I did manage to travel to Colorado and talk books with Ed. Anarchism was the subject of study, if you've haven't guessed. Ed would have been an anarchist, but he wasn't that much of a joiner. We shot pool. We talked about NPR vs. the BBC, and some jimson weed growing in the yard he'd tasted—nasty. We talked about Texas music—he was a fan, and I brought him some Cds. I was arranging a visit to the ostensible goal of this trip—the Rocky Mountain National Wildlife Refuge. I wanted to go because it's a Superfund site, an old nerve gas factory that abounds with eagles, hawks, falcons, pronghorn, deer and prairie dogs right across the street from a warehouse district near the airport. Ed said, "Of course, they go where we don't." You have to arrange a tour, and I was on the phone trying to talk my way in. The problem was they were short-handed because everyone was calling in sick. Ed said, "Of course, look where they work." When the time came I went alone. Ed wasn't feeling up to it. He didn't look too good.

One thing I learned from Ed was the importance of focusing on my own priorities. We brought him to Austin Community College in 1996, I think, and he hung around for the weekend. He gave a second reading in South Austin and we had a big reception and later repaired to a brew pub. Everyone wanted to talk to Ed, and he ditched all of us because he had to go meet a 19-year-old skate punk at Emo's. This is like his second-ever—and last, as it turned out—visit to Austin, and he has to meet a skater at a punk bar. I mean, if it was cool, Ed was there. Or possibly—wherever he was at, that was where the cool was at. I've articulated this as a theory of audience. I distinguish between the audience for my work, small as it is, and the audience(s) that I am in. Rather than worrying about the writers who are writing for the same audience I am, pitifully small though it is, I need to focus on the things that place me squarely in the audience, the concert I wouldn't miss, the magazine I have to subscribe to, the food I'm eating, the walk I'm taking. Because that's where my creative energy comes from. Thus if I am rereading Sir Gawain and the Green Knight or Catullus for the umpteenth time, or if I'm listening to Doc Watson or the Beatles again and again, that's what's important, not what my peers and colleagues are up to—unless you want to go out for a cold beer.

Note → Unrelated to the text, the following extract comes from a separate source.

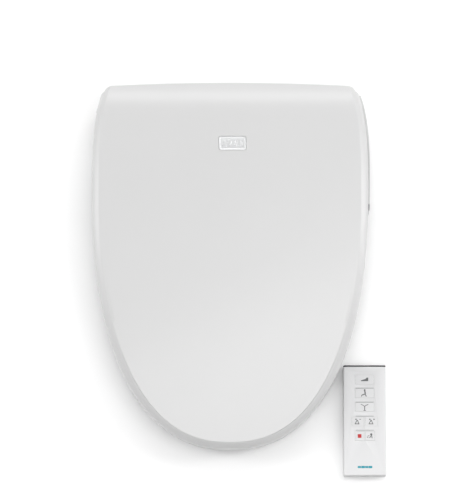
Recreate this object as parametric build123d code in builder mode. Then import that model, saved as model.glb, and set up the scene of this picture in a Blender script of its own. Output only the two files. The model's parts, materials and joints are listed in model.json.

Well, Ed was sick a long time. As he put it, before his diagnosis, he had never been sick, but when he got sick, he got the big one. Pancreatic cancer usually kills within six months of detection, but Ed lived for two years post-diagnosis, surviving on pure meanness, he said. Rejecting the advice of the self-help gurus, Ed didn't embrace his cancer—he got good and mad. As he so rightly saw, cancer is political. And this was the final political attack on him. He started working on a series of poems called—are you ready for this?—Chemo Sabe. Yeah, that was Ed. Here's a terrific pun just lying there in the middle of the street, just waiting for someone to pick it up, and it took Ed to see it. The obvious reference to iconic Western pop art is typical, but so is the less obvious bi-lingual pun—chemo knows. It's become a commonplace among some of us here in Austin in this Bush-whacked era (remember, we knew him first) to say the two people we need the most are both dead: Ed Dorn and Bill Hicks. No shit. I usually throw in the name of that other Ed—Abbey.

I was so glad that in the last letter I sent him covering a poem I thought he'd get a kick out of, "Road Rage is All the Rage," I made it a point to tell him how highly he was regarded by many here in Austin, and how widely and well his influence was felt. I don't know if he ever got a chance to read it.